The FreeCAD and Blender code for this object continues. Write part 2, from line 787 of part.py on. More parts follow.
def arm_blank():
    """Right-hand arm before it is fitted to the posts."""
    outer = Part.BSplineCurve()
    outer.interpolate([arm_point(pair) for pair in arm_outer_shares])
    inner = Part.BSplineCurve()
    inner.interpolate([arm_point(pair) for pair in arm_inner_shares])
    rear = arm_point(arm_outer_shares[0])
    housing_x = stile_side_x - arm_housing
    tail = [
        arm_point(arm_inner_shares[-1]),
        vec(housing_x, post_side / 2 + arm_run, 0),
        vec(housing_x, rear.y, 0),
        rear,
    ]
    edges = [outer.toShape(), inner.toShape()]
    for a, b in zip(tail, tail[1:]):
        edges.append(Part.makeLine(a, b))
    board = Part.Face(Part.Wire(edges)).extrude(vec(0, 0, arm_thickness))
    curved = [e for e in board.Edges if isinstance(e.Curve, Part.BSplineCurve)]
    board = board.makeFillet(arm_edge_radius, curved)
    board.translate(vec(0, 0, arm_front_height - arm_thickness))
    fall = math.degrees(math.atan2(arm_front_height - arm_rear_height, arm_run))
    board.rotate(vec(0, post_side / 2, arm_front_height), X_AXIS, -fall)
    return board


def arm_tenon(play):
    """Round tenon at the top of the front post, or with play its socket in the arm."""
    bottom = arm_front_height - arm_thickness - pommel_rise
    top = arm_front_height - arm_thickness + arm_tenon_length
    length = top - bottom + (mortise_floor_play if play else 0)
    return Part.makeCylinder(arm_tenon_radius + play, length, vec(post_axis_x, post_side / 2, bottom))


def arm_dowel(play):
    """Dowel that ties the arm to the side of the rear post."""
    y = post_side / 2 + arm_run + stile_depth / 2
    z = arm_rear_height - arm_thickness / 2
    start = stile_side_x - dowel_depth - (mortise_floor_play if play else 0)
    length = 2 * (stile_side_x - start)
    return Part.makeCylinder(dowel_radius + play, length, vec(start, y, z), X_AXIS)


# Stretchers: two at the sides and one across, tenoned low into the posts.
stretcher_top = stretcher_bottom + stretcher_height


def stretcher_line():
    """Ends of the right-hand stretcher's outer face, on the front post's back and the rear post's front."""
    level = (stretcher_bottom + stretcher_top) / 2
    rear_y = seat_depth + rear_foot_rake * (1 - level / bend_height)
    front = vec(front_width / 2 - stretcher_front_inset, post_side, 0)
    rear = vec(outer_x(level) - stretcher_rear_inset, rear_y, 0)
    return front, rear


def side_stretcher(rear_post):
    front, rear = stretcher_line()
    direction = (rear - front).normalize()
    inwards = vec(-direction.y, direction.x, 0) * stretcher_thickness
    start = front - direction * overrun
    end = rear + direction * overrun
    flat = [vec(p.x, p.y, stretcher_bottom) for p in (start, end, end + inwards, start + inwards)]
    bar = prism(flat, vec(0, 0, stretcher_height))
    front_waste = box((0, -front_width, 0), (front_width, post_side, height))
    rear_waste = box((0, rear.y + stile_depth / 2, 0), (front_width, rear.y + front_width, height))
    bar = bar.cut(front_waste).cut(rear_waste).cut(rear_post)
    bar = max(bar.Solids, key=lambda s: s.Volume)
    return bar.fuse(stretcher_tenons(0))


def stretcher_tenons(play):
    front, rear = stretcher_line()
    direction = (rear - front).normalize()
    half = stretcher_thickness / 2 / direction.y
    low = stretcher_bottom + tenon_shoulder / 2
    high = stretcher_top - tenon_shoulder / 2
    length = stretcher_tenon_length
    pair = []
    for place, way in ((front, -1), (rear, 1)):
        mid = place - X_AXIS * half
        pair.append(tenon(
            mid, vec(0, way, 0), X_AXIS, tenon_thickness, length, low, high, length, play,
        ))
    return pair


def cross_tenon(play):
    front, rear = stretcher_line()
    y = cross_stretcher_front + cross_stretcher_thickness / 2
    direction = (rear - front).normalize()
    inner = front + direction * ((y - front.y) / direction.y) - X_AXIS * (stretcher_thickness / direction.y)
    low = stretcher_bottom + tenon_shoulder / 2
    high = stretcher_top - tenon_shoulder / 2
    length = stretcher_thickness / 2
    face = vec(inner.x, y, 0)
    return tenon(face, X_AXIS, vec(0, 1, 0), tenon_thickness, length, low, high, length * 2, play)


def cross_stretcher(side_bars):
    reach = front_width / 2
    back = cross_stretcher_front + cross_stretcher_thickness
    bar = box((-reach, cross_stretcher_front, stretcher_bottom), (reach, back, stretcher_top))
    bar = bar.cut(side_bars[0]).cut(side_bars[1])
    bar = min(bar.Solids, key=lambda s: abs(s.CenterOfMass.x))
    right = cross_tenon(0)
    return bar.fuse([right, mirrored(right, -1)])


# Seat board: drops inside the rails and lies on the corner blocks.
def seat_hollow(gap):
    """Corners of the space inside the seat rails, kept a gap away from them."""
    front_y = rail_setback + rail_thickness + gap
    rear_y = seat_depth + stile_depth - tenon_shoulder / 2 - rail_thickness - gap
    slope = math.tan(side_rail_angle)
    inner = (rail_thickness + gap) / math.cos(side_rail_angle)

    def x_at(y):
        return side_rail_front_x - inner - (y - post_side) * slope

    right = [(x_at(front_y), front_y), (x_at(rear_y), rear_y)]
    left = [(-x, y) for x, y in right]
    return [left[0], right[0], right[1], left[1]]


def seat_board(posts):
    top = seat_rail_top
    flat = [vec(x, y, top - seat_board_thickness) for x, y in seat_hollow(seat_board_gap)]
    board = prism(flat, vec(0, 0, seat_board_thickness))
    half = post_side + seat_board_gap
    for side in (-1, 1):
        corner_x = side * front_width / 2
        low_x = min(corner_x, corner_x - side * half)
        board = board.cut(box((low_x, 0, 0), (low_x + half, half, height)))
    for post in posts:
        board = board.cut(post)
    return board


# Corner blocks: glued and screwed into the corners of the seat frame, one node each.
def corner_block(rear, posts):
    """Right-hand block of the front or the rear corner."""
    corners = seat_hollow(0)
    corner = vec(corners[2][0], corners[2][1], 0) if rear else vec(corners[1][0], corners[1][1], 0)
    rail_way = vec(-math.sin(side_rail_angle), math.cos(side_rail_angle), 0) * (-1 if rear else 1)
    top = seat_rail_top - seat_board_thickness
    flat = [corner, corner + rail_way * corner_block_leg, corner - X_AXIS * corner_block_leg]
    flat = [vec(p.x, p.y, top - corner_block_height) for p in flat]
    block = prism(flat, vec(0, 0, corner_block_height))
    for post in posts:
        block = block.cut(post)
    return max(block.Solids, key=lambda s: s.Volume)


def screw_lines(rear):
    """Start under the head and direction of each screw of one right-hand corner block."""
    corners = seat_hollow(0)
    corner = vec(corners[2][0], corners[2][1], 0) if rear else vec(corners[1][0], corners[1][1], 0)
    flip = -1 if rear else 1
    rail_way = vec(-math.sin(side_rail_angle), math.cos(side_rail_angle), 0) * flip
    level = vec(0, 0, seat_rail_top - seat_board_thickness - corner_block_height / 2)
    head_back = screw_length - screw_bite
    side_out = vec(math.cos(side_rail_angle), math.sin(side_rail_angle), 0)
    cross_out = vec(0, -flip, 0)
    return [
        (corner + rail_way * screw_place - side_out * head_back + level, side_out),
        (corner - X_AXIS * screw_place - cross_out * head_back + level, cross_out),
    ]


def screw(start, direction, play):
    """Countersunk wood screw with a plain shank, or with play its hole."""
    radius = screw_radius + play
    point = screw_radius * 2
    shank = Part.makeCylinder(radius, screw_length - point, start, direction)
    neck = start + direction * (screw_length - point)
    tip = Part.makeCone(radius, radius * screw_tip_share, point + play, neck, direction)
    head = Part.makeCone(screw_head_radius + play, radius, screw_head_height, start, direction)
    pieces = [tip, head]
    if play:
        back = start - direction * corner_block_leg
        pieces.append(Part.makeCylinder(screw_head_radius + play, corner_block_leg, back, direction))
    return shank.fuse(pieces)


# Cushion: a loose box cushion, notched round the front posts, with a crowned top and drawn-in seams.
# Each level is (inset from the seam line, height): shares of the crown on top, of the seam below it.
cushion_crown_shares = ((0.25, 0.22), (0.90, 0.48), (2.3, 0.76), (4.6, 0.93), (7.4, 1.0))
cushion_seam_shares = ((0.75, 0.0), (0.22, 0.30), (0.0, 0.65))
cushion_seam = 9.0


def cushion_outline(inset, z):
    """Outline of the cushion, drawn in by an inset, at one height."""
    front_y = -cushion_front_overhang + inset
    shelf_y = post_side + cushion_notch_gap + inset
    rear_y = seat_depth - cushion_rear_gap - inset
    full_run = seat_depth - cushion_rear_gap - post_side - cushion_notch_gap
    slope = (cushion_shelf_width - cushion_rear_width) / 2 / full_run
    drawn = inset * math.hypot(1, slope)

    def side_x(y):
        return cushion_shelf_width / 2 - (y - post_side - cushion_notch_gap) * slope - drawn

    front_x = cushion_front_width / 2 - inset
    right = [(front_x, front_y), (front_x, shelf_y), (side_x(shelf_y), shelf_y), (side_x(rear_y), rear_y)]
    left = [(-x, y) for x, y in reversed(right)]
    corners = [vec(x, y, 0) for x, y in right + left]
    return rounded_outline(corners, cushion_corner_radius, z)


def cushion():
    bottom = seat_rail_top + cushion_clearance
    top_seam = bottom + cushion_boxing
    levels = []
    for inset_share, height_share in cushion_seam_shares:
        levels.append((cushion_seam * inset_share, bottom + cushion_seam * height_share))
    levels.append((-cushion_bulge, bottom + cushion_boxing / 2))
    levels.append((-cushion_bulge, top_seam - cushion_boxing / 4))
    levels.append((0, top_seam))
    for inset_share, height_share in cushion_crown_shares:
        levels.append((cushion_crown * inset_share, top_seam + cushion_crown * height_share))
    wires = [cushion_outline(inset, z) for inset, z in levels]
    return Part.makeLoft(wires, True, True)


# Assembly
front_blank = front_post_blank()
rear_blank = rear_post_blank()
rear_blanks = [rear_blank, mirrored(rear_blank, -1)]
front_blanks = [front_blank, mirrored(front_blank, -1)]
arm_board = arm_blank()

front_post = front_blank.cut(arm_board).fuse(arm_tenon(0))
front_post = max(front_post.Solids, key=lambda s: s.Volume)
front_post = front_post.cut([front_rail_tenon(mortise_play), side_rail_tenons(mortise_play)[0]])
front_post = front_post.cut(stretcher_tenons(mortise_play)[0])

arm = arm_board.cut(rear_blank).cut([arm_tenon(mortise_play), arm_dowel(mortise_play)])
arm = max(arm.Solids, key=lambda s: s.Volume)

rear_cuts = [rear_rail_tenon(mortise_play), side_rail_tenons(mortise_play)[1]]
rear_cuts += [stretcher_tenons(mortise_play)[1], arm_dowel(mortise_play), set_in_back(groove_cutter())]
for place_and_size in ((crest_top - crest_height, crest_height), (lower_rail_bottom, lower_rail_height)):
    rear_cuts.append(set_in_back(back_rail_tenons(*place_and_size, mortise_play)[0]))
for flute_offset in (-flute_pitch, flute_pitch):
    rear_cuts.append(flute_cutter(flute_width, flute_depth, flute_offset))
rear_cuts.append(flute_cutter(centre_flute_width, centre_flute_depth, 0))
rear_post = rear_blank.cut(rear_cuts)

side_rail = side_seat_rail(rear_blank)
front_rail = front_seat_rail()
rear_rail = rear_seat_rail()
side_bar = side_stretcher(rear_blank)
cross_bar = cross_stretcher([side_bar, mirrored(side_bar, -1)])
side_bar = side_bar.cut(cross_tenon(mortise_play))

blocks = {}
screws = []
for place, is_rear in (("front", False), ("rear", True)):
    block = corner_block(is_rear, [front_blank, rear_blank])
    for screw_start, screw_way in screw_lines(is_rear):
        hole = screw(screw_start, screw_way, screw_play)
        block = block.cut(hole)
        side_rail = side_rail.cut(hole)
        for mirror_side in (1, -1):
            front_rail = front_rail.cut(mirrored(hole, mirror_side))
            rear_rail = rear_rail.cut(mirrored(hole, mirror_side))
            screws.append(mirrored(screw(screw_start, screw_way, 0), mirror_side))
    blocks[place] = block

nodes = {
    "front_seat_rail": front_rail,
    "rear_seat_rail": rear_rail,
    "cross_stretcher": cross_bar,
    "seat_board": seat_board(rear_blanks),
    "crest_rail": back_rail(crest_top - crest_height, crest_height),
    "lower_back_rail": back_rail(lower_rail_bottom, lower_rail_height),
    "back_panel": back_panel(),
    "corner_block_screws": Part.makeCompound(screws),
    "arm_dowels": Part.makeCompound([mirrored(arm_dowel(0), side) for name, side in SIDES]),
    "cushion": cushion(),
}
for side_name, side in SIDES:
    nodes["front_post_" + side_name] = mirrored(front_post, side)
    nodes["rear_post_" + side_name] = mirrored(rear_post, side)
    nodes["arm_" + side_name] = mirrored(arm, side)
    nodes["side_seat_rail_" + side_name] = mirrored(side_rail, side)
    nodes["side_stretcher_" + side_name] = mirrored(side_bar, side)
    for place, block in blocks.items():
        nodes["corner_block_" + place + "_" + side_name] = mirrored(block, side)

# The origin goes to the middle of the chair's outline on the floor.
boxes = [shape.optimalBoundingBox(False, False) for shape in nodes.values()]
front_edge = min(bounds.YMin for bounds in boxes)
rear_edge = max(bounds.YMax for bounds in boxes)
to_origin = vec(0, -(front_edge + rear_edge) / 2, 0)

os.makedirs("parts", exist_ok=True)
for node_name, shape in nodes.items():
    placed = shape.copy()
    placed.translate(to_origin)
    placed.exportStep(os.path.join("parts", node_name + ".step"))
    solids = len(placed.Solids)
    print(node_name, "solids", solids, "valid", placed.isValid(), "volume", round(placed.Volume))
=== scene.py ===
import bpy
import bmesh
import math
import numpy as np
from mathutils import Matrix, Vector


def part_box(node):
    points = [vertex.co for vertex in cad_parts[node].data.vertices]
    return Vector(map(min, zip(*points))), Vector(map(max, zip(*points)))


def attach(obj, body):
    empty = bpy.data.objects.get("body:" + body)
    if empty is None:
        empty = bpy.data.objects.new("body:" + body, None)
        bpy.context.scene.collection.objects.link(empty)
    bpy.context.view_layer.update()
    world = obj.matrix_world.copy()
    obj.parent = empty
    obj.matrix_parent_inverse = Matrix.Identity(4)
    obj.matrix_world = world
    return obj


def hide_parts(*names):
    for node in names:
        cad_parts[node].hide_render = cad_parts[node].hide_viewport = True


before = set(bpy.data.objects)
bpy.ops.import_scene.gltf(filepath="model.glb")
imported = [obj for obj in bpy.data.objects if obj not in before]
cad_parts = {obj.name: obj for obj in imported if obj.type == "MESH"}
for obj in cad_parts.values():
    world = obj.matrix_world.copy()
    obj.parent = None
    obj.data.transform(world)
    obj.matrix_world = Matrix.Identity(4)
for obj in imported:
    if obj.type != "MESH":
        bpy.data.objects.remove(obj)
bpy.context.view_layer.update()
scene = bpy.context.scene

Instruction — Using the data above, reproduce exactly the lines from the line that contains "# The origin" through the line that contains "bpy.context.scene.collection.objects.link(empty)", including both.

Exercise output —
# The origin goes to the middle of the chair's outline on the floor.
boxes = [shape.optimalBoundingBox(False, False) for shape in nodes.values()]
front_edge = min(bounds.YMin for bounds in boxes)
rear_edge = max(bounds.YMax for bounds in boxes)
to_origin = vec(0, -(front_edge + rear_edge) / 2, 0)

os.makedirs("parts", exist_ok=True)
for node_name, shape in nodes.items():
    placed = shape.copy()
    placed.translate(to_origin)
    placed.exportStep(os.path.join("parts", node_name + ".step"))
    solids = len(placed.Solids)
    print(node_name, "solids", solids, "valid", placed.isValid(), "volume", round(placed.Volume))
=== scene.py ===
import bpy
import bmesh
import math
import numpy as np
from mathutils import Matrix, Vector


def part_box(node):
    points = [vertex.co for vertex in cad_parts[node].data.vertices]
    return Vector(map(min, zip(*points))), Vector(map(max, zip(*points)))


def attach(obj, body):
    empty = bpy.data.objects.get("body:" + body)
    if empty is None:
        empty = bpy.data.objects.new("body:" + body, None)
        bpy.context.scene.collection.objects.link(empty)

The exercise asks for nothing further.